When click response needs to be tied to spend and revenue, the PPC ROI calculator carries the paid-search review into return analysis.
Factors That Affect Your Results
CTR changes when the opportunity to see and click changes, even if the formula stays fixed.
Channel and placement
Search, email, display, social, and in-app placements have different user intent and different screen layouts.
Audience familiarity
Warm audiences, branded queries, and subscriber lists often behave differently from cold prospecting audiences.
Creative and message match
A headline, subject line, image, or call to action that matches user intent can raise click response.
Measurement definition
Impression and click definitions vary by platform, so cross-channel comparisons need careful scope notes.
- • The calculator does not judge whether clicks were high quality, paid, organic, accidental, duplicated, or later filtered by a platform.
- • The optional conversion estimate assumes every click has the same conversion probability, which is a simplification for planning.
- • Benchmarks are context dependent; a rate that is strong for one channel can be weak for another.
Search reports have their own counting rules. Organic search impressions can depend on whether a result was shown in a particular Google surface, and grouped reporting can assign clicks and impressions to the canonical URL Google selects. That makes clean scope notes important when comparing Search Console data with ad platforms or analytics sessions.
Viewability also matters for display advertising. A served impression and a viewable impression are not always the same denominator. If a report switches between served, measurable, and viewable impressions, CTR may move even when actual clicks do not.
According to Google Search Central, Search Console and analytics reports can differ because they measure search activity and site sessions through different systems.
According to IAB and Media Rating Council, viewable impression guidelines cover whether ads had an opportunity to be seen under defined pixel and time rules.
Frequently Asked Questions
Q: How do you calculate CTR?
A: Divide clicks by impressions, then multiply by 100. If a campaign has 250 clicks from 10,000 impressions, CTR is 2.5%. Use clicks and impressions from the same report scope so the percentage can be audited.
Q: What inputs do I need for this CTR calculator?
A: You need clicks and impressions.
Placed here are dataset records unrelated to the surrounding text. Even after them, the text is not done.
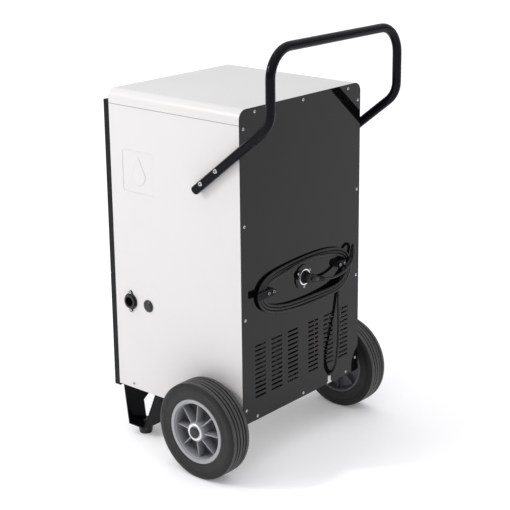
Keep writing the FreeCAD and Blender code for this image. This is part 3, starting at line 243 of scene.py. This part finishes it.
WHITE = (0.655, 0.645, 0.632)
PAINT = {
    "casing_white": powder_coat("white_powder", WHITE, 0.36, peel=0.07, vary=0.02,
                                seam=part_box("casing_side_right")[1].z),
    "rear_charcoal": powder_coat("charcoal_lacquer", (0.0035, 0.0035, 0.0036), 0.055, peel=0.006,
                                 vary=0.25, ior=1.35, bevel=0.0),
    "galvanised": metal("galvanised_sheet", (0.52, 0.53, 0.54), 0.45, scale=60.0),
    "zinc_screw": metal("zinc_plate", (0.50, 0.50, 0.51), 0.20),
    "gloss_black": powder_coat("gloss_black_paint", (0.0030, 0.0030, 0.0042), 0.10, peel=0.012,
                               vary=0.2, ior=1.20, bevel=0.0),
    "bolt_steel": metal("dark_steel", (0.27, 0.27, 0.275), 0.20),
    "panel_black": powder_coat("black_powder", (0.007, 0.007, 0.008), 0.30, peel=0.10, vary=0.2,
                               ior=1.4),
    "black_moulding": moulded("black_plastic", (0.009, 0.009, 0.010), 0.34, grain=0.14),
    "bright_ring": metal("bright_plate", (0.80, 0.80, 0.82), 0.40, grain=0.04),
    "cord_rubber": moulded("cord_rubber", (0.008, 0.008, 0.0085), 0.42, grain=0.2, scale=500.0,
                           ior=1.42),
    "pin_metal": metal("nickel", (0.75, 0.73, 0.68), 0.18),
    # the second colour is the painted shade in the rim's pockets
    "rim_grey": rim_paint("rim_plastic", (0.315, 0.320, 0.332), (0.080, 0.082, 0.088)),
    # the last colour is painted shade for the tread's grooves
    "tyre_rubber": tyre_paint("tyre_rubber", (0.009, 0.0092, 0.009), (0.050, 0.050, 0.049),
                              (0.003, 0.003, 0.003)),
    "display_glass": moulded("smoked_window", (0.012, 0.018, 0.018), 0.08, grain=0.0),
    "lamp_green": moulded("lamp_lens", (0.12, 0.34, 0.16), 0.2, grain=0.02),
    "button_grey": moulded("soft_key", (0.16, 0.165, 0.18), 0.55),
    "filter_net": moulded("net", (0.035, 0.035, 0.038), 0.6),
    "tank_plastic": moulded("tank_plastic", (0.58, 0.60, 0.62), 0.4, grain=0.1),
    "float_white": moulded("float_foam", (0.72, 0.72, 0.70), 0.8, grain=0.5, scale=250.0),
    "compressor_black": powder_coat("enamel", (0.012, 0.012, 0.013), 0.3),
    "copper": metal("copper", (0.50, 0.30, 0.22), 0.35),
    "coil_fins": metal("fin_block", (0.55, 0.56, 0.57), 0.35),
}
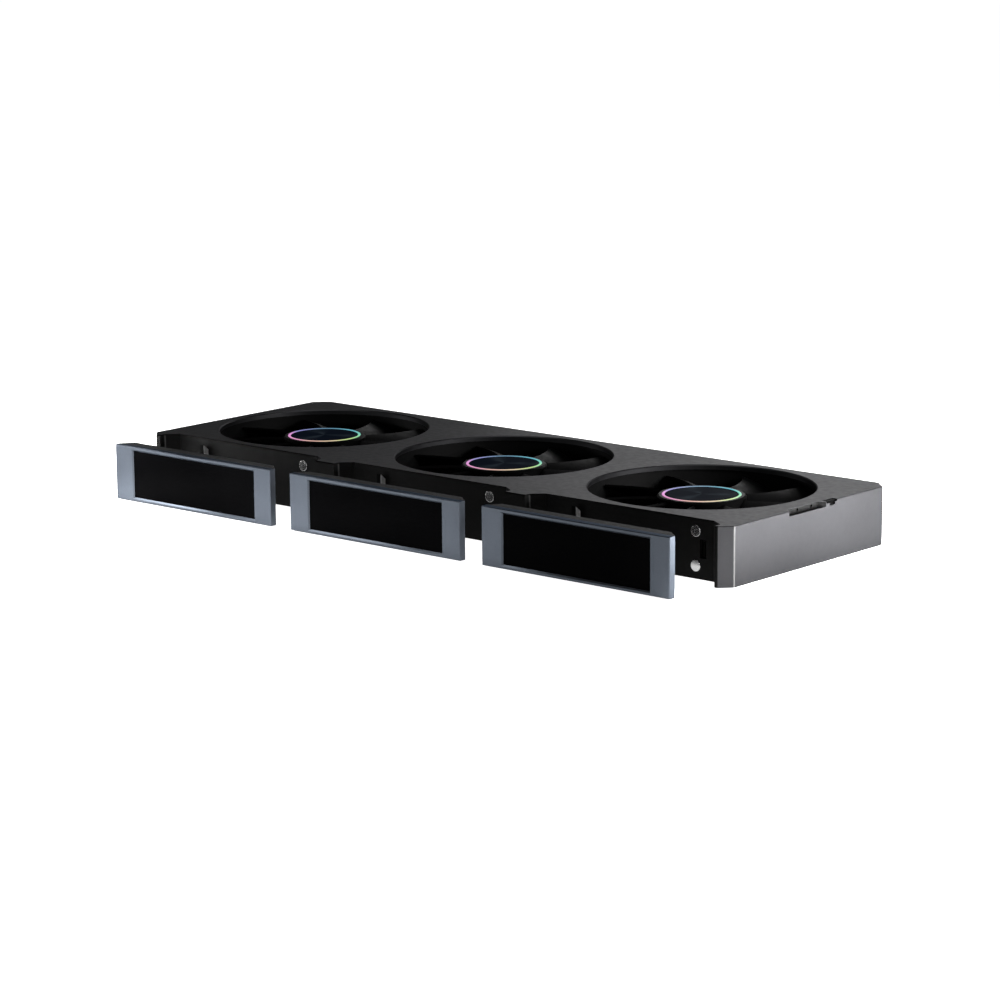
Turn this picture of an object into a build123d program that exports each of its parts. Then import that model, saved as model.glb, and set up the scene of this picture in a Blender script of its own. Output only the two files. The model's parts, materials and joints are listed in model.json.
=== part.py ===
from build123d import *
import os
from math import cos, radians, sin

# Triple fan unit of a liquid cooler, with three display modules pulled off their bays.
# Origin: axis of the middle fan, on the underside. +X runs along the row of fans,
# +Y from the display side to the back, +Z up. Millimetres.

# ---- driving dimensions ----
FAN_PITCH = 120.0
FANS = {1: -FAN_PITCH, 2: 0.0, 3: FAN_PITCH}
HOLE_SPACING = 105.0

# body outline
LEFT_X = -178.2
RIGHT_X = 184.8
FRONT_Y = -66.2
BACK_Y = 58.2
HEIGHT = 27.4
FRONT_BEVEL = 5.3
BACK_BEVEL = 6.6
EDGE = 0.4
CORNER_R = 0.8
TOP_PLATE = 2.4
SKIRT = 2.0
FRONT_LIP = 0.6
OPENING_R = 52.6
OPENING_EDGE = 0.5

# display bays in the front
BAY_SHIFT = 4.2
BAY_LEFT = 54.4
BAY_LEFT_STRAIGHT = 3.3
BAY_LEFT_SLANT = 5.3
BAY_RIGHT = 53.7
BAY_RIGHT_STRAIGHT = 4.2
BAY_RIGHT_SLANT = 6.9
BAY_DEPTH = 8.6
BAY_CORNER_R = 0.8
BAY_FLOOR_Y = FRONT_Y + BAY_DEPTH
DOCK_WALL = 1.6
CATCH_X = (-31.4, -29.1)
CATCH_REACH = 3.1
CATCH_END_GAP = 3.0
CATCH_SLOPE = 2.4
LEAF_T = 0.4
LEAF_LIFT = 0.1
CATCH_PLAY = 0.8
DOCK_MAGNET_X = 36.8
DOCK_MAGNET_DZ = 7.8
DOCK_MAGNET_R = 2.6
MAGNET_LIFT = 0.2
SOCKET_X = 40.8
SOCKET_SLOT = (3.4, 8.4)
SOCKET_BODY = (6.0, 10.2)
SOCKET_DEPTH = 6.2
SOCKET_BACK = 1.0
TONGUE = (0.7, 6.8)
TONGUE_SETBACK = 0.8

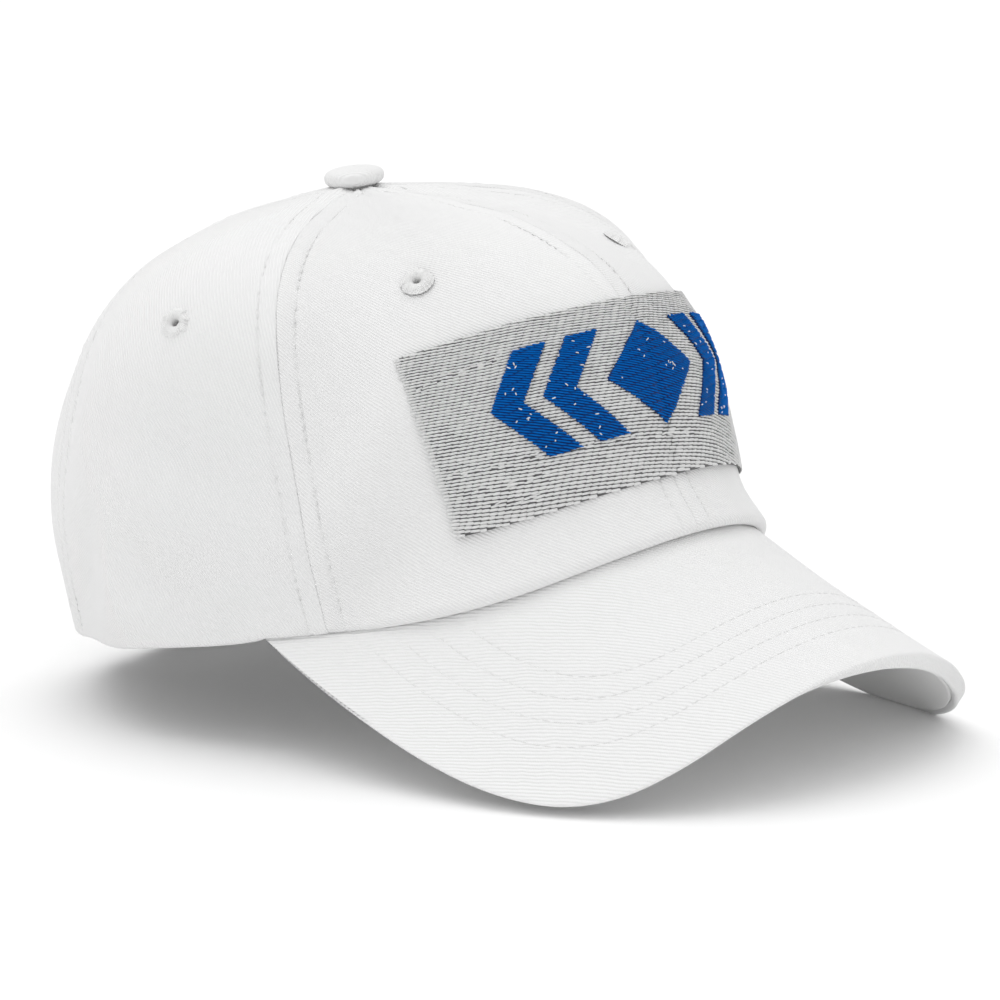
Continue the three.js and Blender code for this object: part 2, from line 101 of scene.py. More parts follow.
# Seams and stitches
TOPSTITCH = 4.9
SEAM_PITCH, PEAK_PITCH, STRAP_PITCH = 3.6, 3.1, 3.0
STITCH_SHARE, TOPSTITCH_SHARE = 0.8, 0.78
STITCH_JITTER, STITCH_SPREAD = 0.04, 0.05
THREAD = 0.2

# The patch and what is sewn on it
PATCH_SIDE, PATCH_LEAN = 36.0, 34.2
PATCH_BOTTOM, PATCH_BOTTOM_CURVE, PATCH_TOP, PATCH_TOP_CURVE = 0.077, 0.008, 0.43, -0.038
PATCH_HALF_WIDTH, PATCH_HEIGHT = 57.0, 46.5


def smooth_step(value):
    x = np.clip(value, 0.0, 1.0)
    return x * x * (3 - 2 * x)


def around_crown(column):
    """A smooth even curve round the crown through one column of the stations."""
    values = np.array([row[CROWN_COLUMNS.index(column)] for row in CROWN_STATIONS], float)
    last = len(values) - 1
    weight = np.ones(last + 1)
    weight[0] = weight[last] = 0.5
    order = np.arange(last + 1)
    terms = 2 * weight * (np.cos(np.pi * np.outer(order, order) / last) @ (weight * values)) / last

    def at(angle):
        return np.cos(np.radians(np.asarray(angle, float))[..., None] * order) @ terms
    return at


reach_at = around_crown("reach")
belly_at = around_crown("belly")
rise_at = around_crown("rise")
shoulder_at = around_crown("shoulder")
dip_at = around_crown("dip")
FRONT_REACH = float(reach_at(0.0))


def lip_fade(angle):
    return smooth_step((LIP_END - np.abs(angle)) / LIP_FADE)


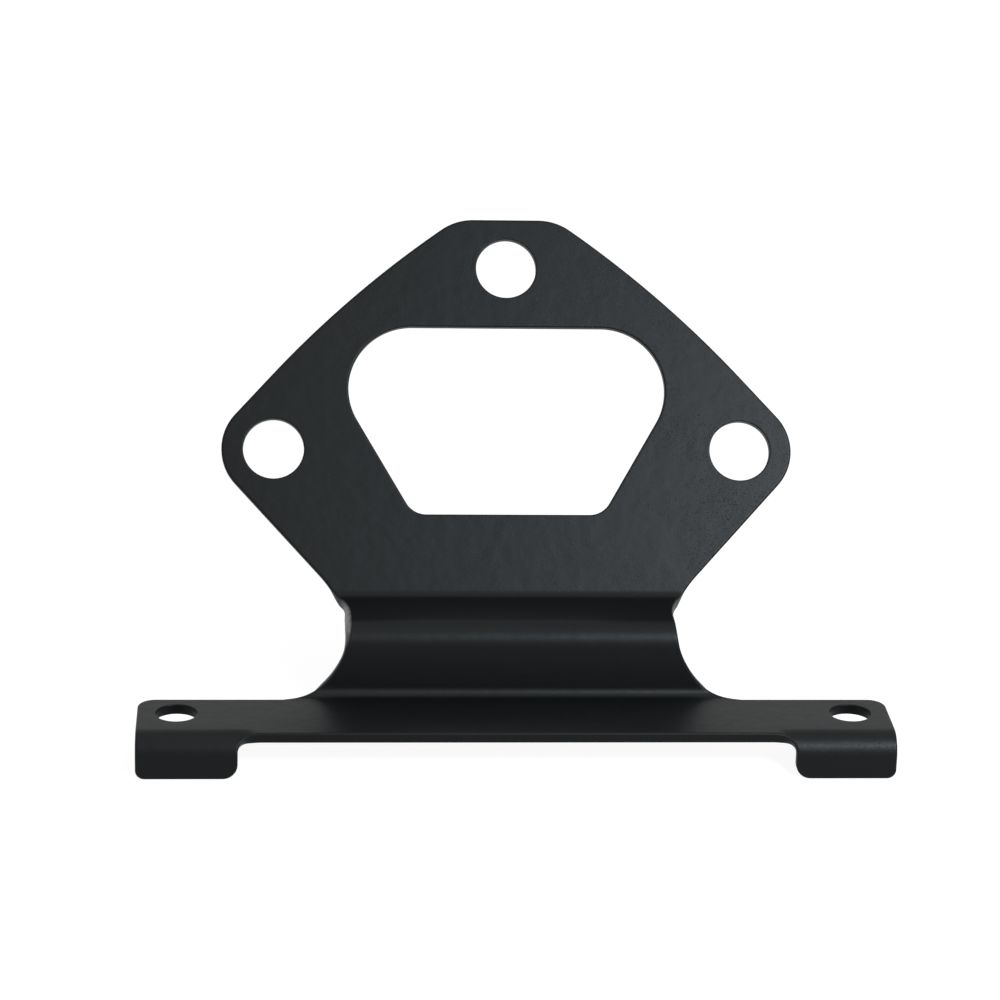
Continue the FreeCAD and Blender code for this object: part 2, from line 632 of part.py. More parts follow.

Target CTR is optional but useful for calculating required clicks and click gap. Conversion rate is also optional; it estimates downstream conversions from clicks but does not affect the CTR formula.
Q: Can CTR be higher than 100%?
A: The math can produce a value above 100% when clicks exceed impressions. Treat that as an audit signal. Check date ranges, multiple clickable assets, reporting delays, filtered traffic, and whether clicks and impressions came from the same source.
Q: Is CTR the same as conversion rate?
A: No. CTR measures clicks divided by impressions. Conversion rate usually measures conversions divided by clicks, sessions, leads, or another later-stage denominator. A strong CTR can still produce weak results if post-click conversion quality is poor.
Q: What is a good CTR?
A: A good CTR depends on channel, placement, audience, creative, intent, and campaign objective. Compare the result with your own historical reports or the plan for that channel rather than applying one universal benchmark.
Q: Should I use clicks or sessions for CTR?
A: Use clicks for CTR when the denominator is impressions. Sessions are analytics visits after a click and can differ because of tracking blockers, page load failures, redirects, or attribution settings. Keep sessions for landing-page and conversion analysis.